Jumat, 07 Agustus 2015

Sabtu Bersama Bapak

Sabtu Bersama Bapak. Buku ini highly recommended oleh beberapa teman penulis/blogger. Menyimak judulnya, kita pasti akan langsung menebak bahwa buku ini ber-genre keluarga. Menyimak lembar demi lembar, kita serasa dibawa pada kisah belasan tahun silam, pada sebuah ruang keluarga yang nyaman.

Adhitya Mulya menuturkan kisah keluarga Gunawan Garnida di mana sang Bapak memberikan pesan-pesan keteladanan bagi kedua putranya, Satya dan Cakra.
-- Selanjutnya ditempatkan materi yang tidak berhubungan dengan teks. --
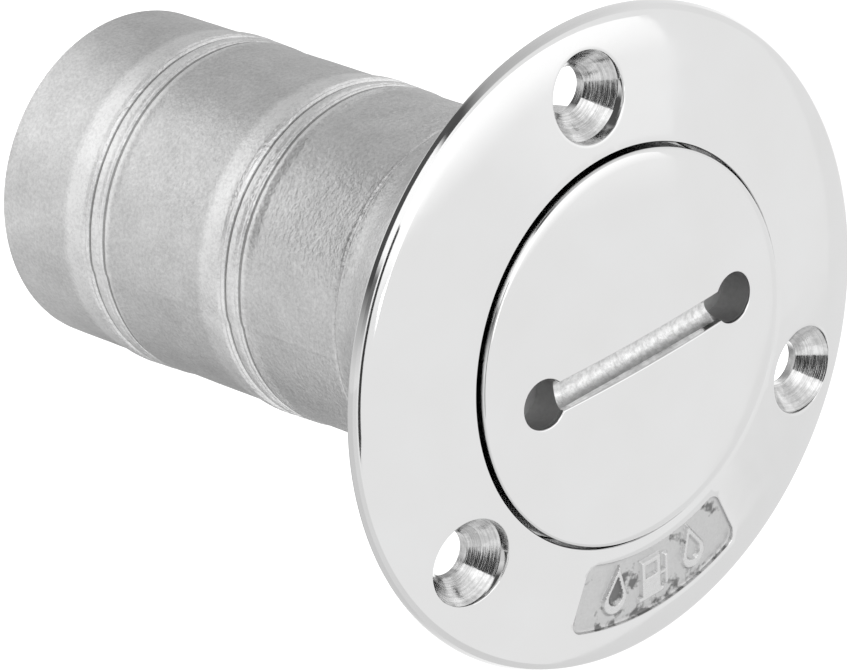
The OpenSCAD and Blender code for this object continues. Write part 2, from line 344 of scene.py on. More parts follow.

Niat sang ayah diwujudkan dengan merekam kaset demi kaset video, saat mengetahui bahwa ia tidak memiliki waktu banyak untuk membersamai perkembangan dua juniornya. Sementara Bu Itje, sang istri pun dengan setia menemani sang suami melalui masa-masa sulitnya.
Dan kini, setiap Sabtu Sore, dua jagoan ini tidak ke mana-mana. Setiap Sabtu Sore, mereka dengan ditemani sang ibu duduk dengan manis di depan layar video untuk mendengarkan sang Bapak berbicara kepada mereka. Meskipun Sang Bapak secara fisik telah tiada. Dari hati ke hati. Sebagai seorang Ayah kepada anaknya. Anak yang sedang bertumbuh dan kelak akan menjadi dewasa; Satya dan Cakra.
"Satya, Cakra, dengar ya."
Bapak sedih hari ini.
Bapak sedih denger Satya gak mau sekolah kalo gak dibeliin sepatu seperti teman Satya."
Sang Bapak terdiam sebentar, mencari kata yang tepat.
"Harga diri kita tidak datang dari barang yang kita pakai.
Tidak datang dari barang yang kita punya.
Di keluarga kita, nilai kita tidak datang dari barang.
...
"Harga diri kamu datang dari dalam hati kamu dan berdampak ke orang luar.
Bukan dari barang/orang luar, berdampak ke dalam hati."
"..."
Sang Bapak membelai kedua anaknya.
"Pada waktunya, kalian akan mengerti.

Novel ini memadukan berbagai unsur drama yang padu. Pesan-pesan yang disampaikan sang Ayah tidak pernah terkesan menggurui. Kisah Satya yang membina rumah tangga jauh dari ibunda dan Cakra yang tak kunjung menemukan pendamping hidup menjadi bumbu tersendiri dalam Sabtu Bersama Bapak. Dialog-dialognya pun disajikan dengan begitu mengalir. Karakter tokoh-tokoh yang terlibat dalam novel ini tampil begitu utuh melalui dialog-dialog yang dibangun. Sesekali diselipi humor menggelitik yang buat kita tersenyum bahkan tergelak saat membacanya. Kita diajak berefleksi sejenak mengenai peran ayah dan juga anggota keluarga lainnya dalam berbagi keteladanan di rumah tangga.
" ..."
"Boys.
Di keluarga ini kita membela yang benar."
"..."
"Kenapa?" tanya Satya.
"Karena Tuhan pun melihat manusia dari yang benar dan yang salah. Dan yang benar itu yang baik. Bukan darimana ia berasal."
"..."
"Siapa yang kita bela?"
Satya dan Cakra menjawab, "Yang benar."
Dalam novel yang sejauh ini merupakan karya paling berkesan bagi sang penulisnya, Adhitya Mulya, peran seorang Ayah dilukiskan sebagai pembentuk kematangan kepribadian seorang anak. Bagaimana sang anak menghadapi masalahnya dan bertumbuh, bagaimana keluarga menjadi tempat bercerita paling aman dan tempat pulang yang nyaman, bagaimana ia sebagai kepala keluarga harus mengantisipasi masa depan keluarganya tanpa harus menjadi beban bagi orang lain.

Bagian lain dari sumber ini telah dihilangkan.